In artist books, the image may share equal weight with the word. Anne Sue Hirshorn's Variations on T.S. Eliot, Burnt Norton , and Merle Spandorfer's Five Elements offer eloquent visual counterbalances to their texts. Susan Viguers' Portrait of a Daughter and Portrait of a Son have the intimate feel of children's picture-books, with the heft of adult emotion.

Several artists have integrated digital techniques into their work: Suzanne Reese Horvitz, whose subtly-layered and richly-toned images suggest stained glass, and Robert Roesch, whose illustrations mix processed photographic images with pure shape and line. Claire Owen, while committed to letterpress and other traditional bookmaking techniques through her Turtle Island Press, shows a work, Pentimento , which owes its images and text to digital reproduction processes.

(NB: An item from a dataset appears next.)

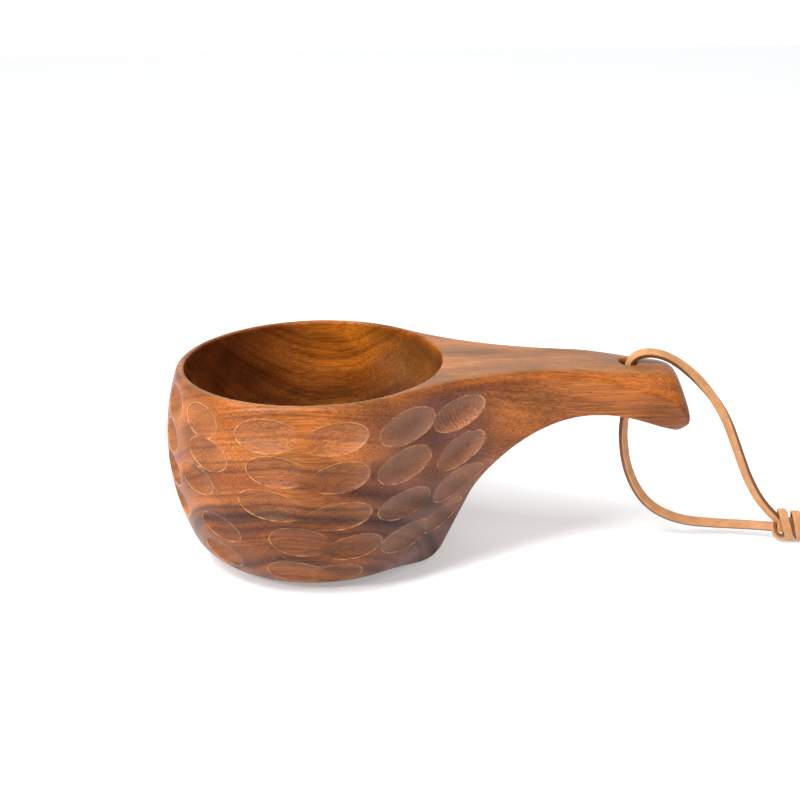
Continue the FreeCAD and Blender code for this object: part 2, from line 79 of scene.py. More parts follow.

Like any book, an artist's book can be the vehicle for a powerful message, manifested in a distinctive way. Edward Hutchins' World Peace offers a book in the form of a four-part sphere whose message unfolds in the palm of one's hand. Christopher Wilde and Maureen Cummins have created works that vibrate with the horror of effects of war and slavery. Wilde designed the book Lt. Shrapnel , about the inventor of shrapnel, with pages of paper embedded with bits of metal. Cummins' book The Business is Suffering , exhibited here in unbound excerpts, reproduces letters documenting the business of slavery in the 19 th -century United States; the words speak chillingly for themselves.